4 de maio de 2009 | N° 15969AlertaVoltar para a edição de hoje

LETICIA WIERZCHOWSKI

  • Da nossa timidez secular

    Somos um povo cheio de qualidades. Corajosos desde os tempos do Império, somos seres responsáveis e pra lá de organizados. Gaúcho é sinônimo de trabalhador, e lá nas grandes cidades do sudeste, quando chega um gaúcho numa empresa, pressupõe-se que chega um cara cumpridor. Mas somos tímidos… Ah, como somos tímidos! Dê uma olhadinha num gaúcho e você verá um sujeito afável e retraído. Entre numa fila de cinema no Rio de Janeiro, e entre numa fila de cinema em Porto Alegre, e você verá a diferença. Carioca, um bicho acostumado com pouquíssima roupa e aquele encontro diário na areia, anda sempre encontrando um amigo aonde quer que vá. Carioca não tem conhecido, tem amigo mesmo, assim direto. E fila de cinema no Rio é uma coisa viva, em movimento e mutação constantes. Já a nossa fila é como consta no dicionário: uma série de pessoas dispostas em linha reta, ao lado ou atrás uns dos outros.

    Acontece que o gaúcho é cabreiro. Você vê um conhecido por aí e existe uma chance de 50% de o cara não te dar um oi. Na horinha H, quando vocês se cruzarem, ele vai mexer na pasta, vai pegar o celular, vai desviar dos seus olhos por algum motivo. Fique calmo, você não é chato não. É que gaúcho é um povo mais sutil. Comigo acontece toda hora: eu vejo um conhecido, ensaio um olá, mas nossos olhares não se cruzam. E lá se vai o fulano ou a sicrana sem que a gente tenha se cumprimentado como manda o figurino. Fiz uma enquete com amigos e descobri que o mais comum é isso mesmo, pouco oi por aí. Gaúcho não gosta de jogar conversa fora – até o mate a gente tem que tomar logo, antes que esfrie. Nós, que não crescemos na beira da praia, somos uma gente mais tímida... Talvez por isso, gaúcho goste tanto do Rio de Janeiro.

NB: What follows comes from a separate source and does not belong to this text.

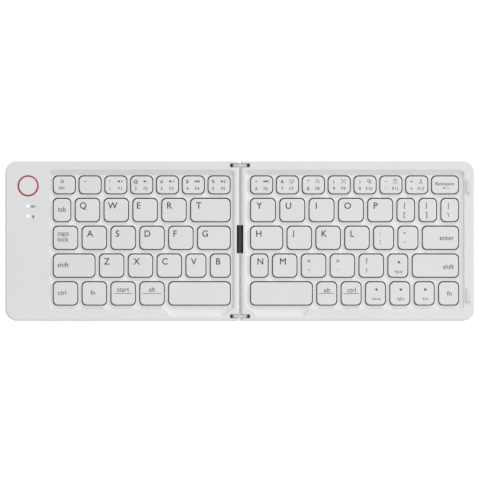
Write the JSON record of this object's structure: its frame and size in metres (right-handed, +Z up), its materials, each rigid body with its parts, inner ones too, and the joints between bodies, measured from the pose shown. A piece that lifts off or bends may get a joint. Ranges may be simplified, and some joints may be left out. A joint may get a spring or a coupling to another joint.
{
  "type": "folding keyboard",
  "caption": "Slim two-part folding keyboard with two-pin link hinges, split space key, round connect button, scissor keys and a flat cable across the seam.",
  "frame": {"origin": "middle of the seam, on the surface that the feet rest on, keyboard lying open", "axes": "+X to the right half, +Y to the back row of keys, +Z up out of the keys"},
  "size_m": [0.293, 0.1, 0.0086],
  "materials": {
    "case": "fine matte moulded surface, light warm grey",
    "keycap": "fine matte moulded surface, slightly lighter than the case",
    "steel": "bare stamped sheet and turned pins",
    "rubber_foot": "soft matte rubber",
    "rubber_bumper": "soft pale grey rubber",
    "dome_rubber": "translucent white silicone",
    "membrane_film": "thin satin film",
    "scissor_plastic": "slick white plastic",
    "cable_film": "black coated flat cable",
    "circuit_board": "dark green solder mask",
    "component": "black moulded packages",
    "battery_pouch": "satin foil pouch",
    "red_ring": "glossy red",
    "lens": "milky white light guide",
    "magnet": "nickel plated"
  },
  "bodies": {
    "left_half": {"left_top_case": "case", "left_bottom_case": "case", "left_support_plate": "steel", "left_membrane": "membrane_film", "left_domes": "dome_rubber", "left_scissors": "scissor_plastic", "left_hinge_pins": "steel", "left_flex_tail": "cable_film", "main_board": "circuit_board", "board_components": "component", "battery": "battery_pouch", "usb_c_socket": "steel", "button_ring": "red_ring", "indicator_lenses": "lens", "left_feet": "rubber_foot", "left_magnets": "magnet", "left_screws": "steel"},
    "hinge_links": {"hinge_links": "steel", "flex_cable": "cable_film"},
    "right_half": {"right_top_case": "case", "right_bottom_case": "case", "right_support_plate": "steel", "right_membrane": "membrane_film", "right_domes": "dome_rubber", "right_scissors": "scissor_plastic", "right_hinge_pins": "steel", "right_flex_tail": "cable_film", "right_feet": "rubber_foot", "bumpers": "rubber_bumper", "right_magnets": "magnet", "right_screws": "steel"},
    "connect_button": {"connect_button": "case"},
    "key_esc": {"key_esc": "keycap"},
    "keys_number_left": {"keys_number_left": "keycap"},
    "key_tab": {"key_tab": "keycap"},
    "keys_top_left": {"keys_top_left": "keycap"},
    "key_caps_lock": {"key_caps_lock": "keycap"},
    "keys_home_left": {"keys_home_left": "keycap"},
    "key_shift_left": {"key_shift_left": "keycap"},
    "keys_lower_left": {"keys_lower_left": "keycap"},
    "key_ctrl_left": {"key_ctrl_left": "keycap"},
    "key_fn_left": {"key_fn_left": "keycap"},
    "key_start": {"key_start": "keycap"},
    "key_alt_left": {"key_alt_left": "keycap"},
    "key_space_left": {"key_space_left": "keycap"},
    "keys_number_right": {"keys_number_right": "keycap"},
    "key_backspace": {"key_backspace": "keycap"},
    "keys_top_right": {"keys_top_right": "keycap"},
    "keys_home_right": {"keys_home_right": "keycap"},
    "key_enter": {"key_enter": "keycap"},
    "keys_lower_right": {"keys_lower_right": "keycap"},
    "key_up": {"key_up": "keycap"},
    "key_shift_right": {"key_shift_right": "keycap"},
    "key_space_right": {"key_space_right": "keycap"},
    "key_alt_right": {"key_alt_right": "keycap"},
    "key_ctrl_right": {"key_ctrl_right": "keycap"},
    "key_left": {"key_left": "keycap"},
    "key_down": {"key_down": "keycap"},
    "key_right": {"key_right": "keycap"},
    "key_fn_right": {"key_fn_right": "keycap"}
  },
  "joints": [
    {"name": "left_hinge", "type": "hinge", "parent": "left_half", "child": "hinge_links", "pos_m": [-0.0033, 0, 0.0049], "axis": [0, -1, 0], "range_deg": [0, 90], "deforming": ["flex_cable"]},
    {"name": "right_hinge", "type": "hinge", "parent": "hinge_links", "child": "right_half", "pos_m": [0.0033, 0, 0.0049], "axis": [0, -1, 0], "range_deg": [0, 90], "deforming": ["flex_cable"]},
    {"name": "press_connect_button", "type": "slide", "parent": "left_half", "child": "connect_button", "axis": [0, 0, -1], "range_m": [0, 0.0003], "stiffness_N_per_m": 500, "springref_m": -0.0004},
    {"name": "press_key_esc", "type": "slide", "parent": "left_half", "child": "key_esc", "axis": [0, 0, -1], "range_m": [0, 0.0015], "stiffness_N_per_m": 300, "springref_m": -0.0005, "deforming": ["left_domes", "left_scissors"]},
    {"name": "press_keys_number_left", "type": "slide", "parent": "left_half", "child": "keys_number_left", "axis": [0, 0, -1], "range_m": [0, 0.0015], "stiffness_N_per_m": 1800, "springref_m": -0.0005, "deforming": ["left_domes", "left_scissors"]},
    {"name": "press_key_tab", "type": "slide", "parent": "left_half", "child": "key_tab", "axis": [0, 0, -1], "range_m": [0, 0.0015], "stiffness_N_per_m": 300, "springref_m": -0.0005, "deforming": ["left_domes", "left_scissors"]},
    {"name": "press_keys_top_left", "type": "slide", "parent": "left_half", "child": "keys_top_left", "axis": [0, 0, -1], "range_m": [0, 0.0015], "stiffness_N_per_m": 1500, "springref_m": -0.0005, "deforming": ["left_domes", "left_scissors"]},
    {"name": "press_key_caps_lock", "type": "slide", "parent": "left_half", "child": "key_caps_lock", "axis": [0, 0, -1], "range_m": [0, 0.0015], "stiffness_N_per_m": 300, "springref_m": -0.0005, "deforming": ["left_domes", "left_scissors"]},
    {"name": "press_keys_home_left", "type": "slide", "parent": "left_half", "child": "keys_home_left", "axis": [0, 0, -1], "range_m": [0, 0.0015], "stiffness_N_per_m": 1500, "springref_m": -0.0005, "deforming": ["left_domes", "left_scissors"]},
    {"name": "press_key_shift_left", "type": "slide", "parent": "left_half", "child": "key_shift_left", "axis": [0, 0, -1], "range_m": [0, 0.0015], "stiffness_N_per_m": 300, "springref_m": -0.0005, "deforming": ["left_domes", "left_scissors"]},
    {"name": "press_keys_lower_left", "type": "slide", "parent": "left_half", "child": "keys_lower_left", "axis": [0, 0, -1], "range_m": [0, 0.0015], "stiffness_N_per_m": 1500, "springref_m": -0.0005, "deforming": ["left_domes", "left_scissors"]},
    {"name": "press_key_ctrl_left", "type": "slide", "parent": "left_half", "child": "key_ctrl_left", "axis": [0, 0, -1], "range_m": [0, 0.0015], "stiffness_N_per_m": 300, "springref_m": -0.0005, "deforming": ["left_domes", "left_scissors"]},
    {"name": "press_key_fn_left", "type": "slide", "parent": "left_half", "child": "key_fn_left", "axis": [0, 0, -1], "range_m": [0, 0.0015], "stiffness_N_per_m": 300, "springref_m": -0.0005, "deforming": ["left_domes", "left_scissors"]},
    {"name": "press_key_start", "type": "slide", "parent": "left_half", "child": "key_start", "axis": [0, 0, -1], "range_m": [0, 0.0015], "stiffness_N_per_m": 300, "springref_m": -0.0005, "deforming": ["left_domes", "left_scissors"]},
    {"name": "press_key_alt_left", "type": "slide", "parent": "left_half", "child": "key_alt_left", "axis": [0, 0, -1], "range_m": [0, 0.0015], "stiffness_N_per_m": 300, "springref_m": -0.0005, "deforming": ["left_domes", "left_scissors"]},
    {"name": "press_key_space_left", "type": "slide", "parent": "left_half", "child": "key_space_left", "axis": [0, 0, -1], "range_m": [0, 0.0015], "stiffness_N_per_m": 300, "springref_m": -0.0005, "deforming": ["left_domes", "left_scissors"]},
    {"name": "press_keys_number_right", "type": "slide", "parent": "right_half", "child": "keys_number_right", "axis": [0, 0, -1], "range_m": [0, 0.0015], "stiffness_N_per_m": 2100, "springref_m": -0.0005, "deforming": ["right_domes", "right_scissors"]},
    {"name": "press_key_backspace", "type": "slide", "parent": "right_half", "child": "key_backspace", "axis": [0, 0, -1], "range_m": [0, 0.0015], "stiffness_N_per_m": 300, "springref_m": -0.0005, "deforming": ["right_domes", "right_scissors"]},
    {"name": "press_keys_top_right", "type": "slide", "parent": "right_half", "child": "keys_top_right", "axis": [0, 0, -1], "range_m": [0, 0.0015], "stiffness_N_per_m": 2400, "springref_m": -0.0005, "deforming": ["right_domes", "right_scissors"]},
    {"name": "press_keys_home_right", "type": "slide", "parent": "right_half", "child": "keys_home_right", "axis": [0, 0, -1], "range_m": [0, 0.0015], "stiffness_N_per_m": 1800, "springref_m": -0.0005, "deforming": ["right_domes", "right_scissors"]},
    {"name": "press_key_enter", "type": "slide", "parent": "right_half", "child": "key_enter", "axis": [0, 0, -1], "range_m": [0, 0.0015], "stiffness_N_per_m": 300, "springref_m": -0.0005, "deforming": ["right_domes", "right_scissors"]},
    {"name": "press_keys_lower_right", "type": "slide", "parent": "right_half", "child": "keys_lower_right", "axis": [0, 0, -1], "range_m": [0, 0.0015], "stiffness_N_per_m": 1500, "springref_m": -0.0005, "deforming": ["right_domes", "right_scissors"]},
    {"name": "press_key_up", "type": "slide", "parent": "right_half", "child": "key_up", "axis": [0, 0, -1], "range_m": [0, 0.0015], "stiffness_N_per_m": 300, "springref_m": -0.0005, "deforming": ["right_domes", "right_scissors"]},
    {"name": "press_key_shift_right", "type": "slide", "parent": "right_half", "child": "key_shift_right", "axis": [0, 0, -1], "range_m": [0, 0.0015], "stiffness_N_per_m": 300, "springref_m": -0.0005, "deforming": ["right_domes", "right_scissors"]},
    {"name": "press_key_space_right", "type": "slide", "parent": "right_half", "child": "key_space_right", "axis": [0, 0, -1], "range_m": [0, 0.0015], "stiffness_N_per_m": 300, "springref_m": -0.0005, "deforming": ["right_domes", "right_scissors"]},
    {"name": "press_key_alt_right", "type": "slide", "parent": "right_half", "child": "key_alt_right", "axis": [0, 0, -1], "range_m": [0, 0.0015], "stiffness_N_per_m": 300, "springref_m": -0.0005, "deforming": ["right_domes", "right_scissors"]},
    {"name": "press_key_ctrl_right", "type": "slide", "parent": "right_half", "child": "key_ctrl_right", "axis": [0, 0, -1], "range_m": [0, 0.0015], "stiffness_N_per_m": 300, "springref_m": -0.0005, "deforming": ["right_domes", "right_scissors"]},
    {"name": "press_key_left", "type": "slide", "parent": "right_half", "child": "key_left", "axis": [0, 0, -1], "range_m": [0, 0.0015], "stiffness_N_per_m": 300, "springref_m": -0.0005, "deforming": ["right_domes", "right_scissors"]},
    {"name": "press_key_down", "type": "slide", "parent": "right_half", "child": "key_down", "axis": [0, 0, -1], "range_m": [0, 0.0015], "stiffness_N_per_m": 300, "springref_m": -0.0005, "deforming": ["right_domes", "right_scissors"]},
    {"name": "press_key_right", "type": "slide", "parent": "right_half", "child": "key_right", "axis": [0, 0, -1], "range_m": [0, 0.0015], "stiffness_N_per_m": 300, "springref_m": -0.0005, "deforming": ["right_domes", "right_scissors"]},
    {"name": "press_key_fn_right", "type": "slide", "parent": "right_half", "child": "key_fn_right", "axis": [0, 0, -1], "range_m": [0, 0.0015], "stiffness_N_per_m": 300, "springref_m": -0.0005, "deforming": ["right_domes", "right_scissors"]}
  ]
}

    Mas, enfim, como escreveu Tabajara Ruas no seu belo romance Netto Perde sua Alma, enquanto o Rio de Janeiro era Atenas, aqui nós éramos Esparta. Não havia Corte, nem bailes, nem comitivas reais. Havia muita peleja nessas fronteiras dançarinas, isso sim. Sem bailes e sem palácios, por séculos vivemos quietos criando gado nas nossas estâncias, ou construindo cidadezinhas réplicas de uma saudosa Europa perdida para além-mar. Não deu tempo de exercitar nosso savoir-faire. Mas sou eu quem está criando caso. Afinal de contas, fila de cinema é para entrar no cinema, não é para fazer social.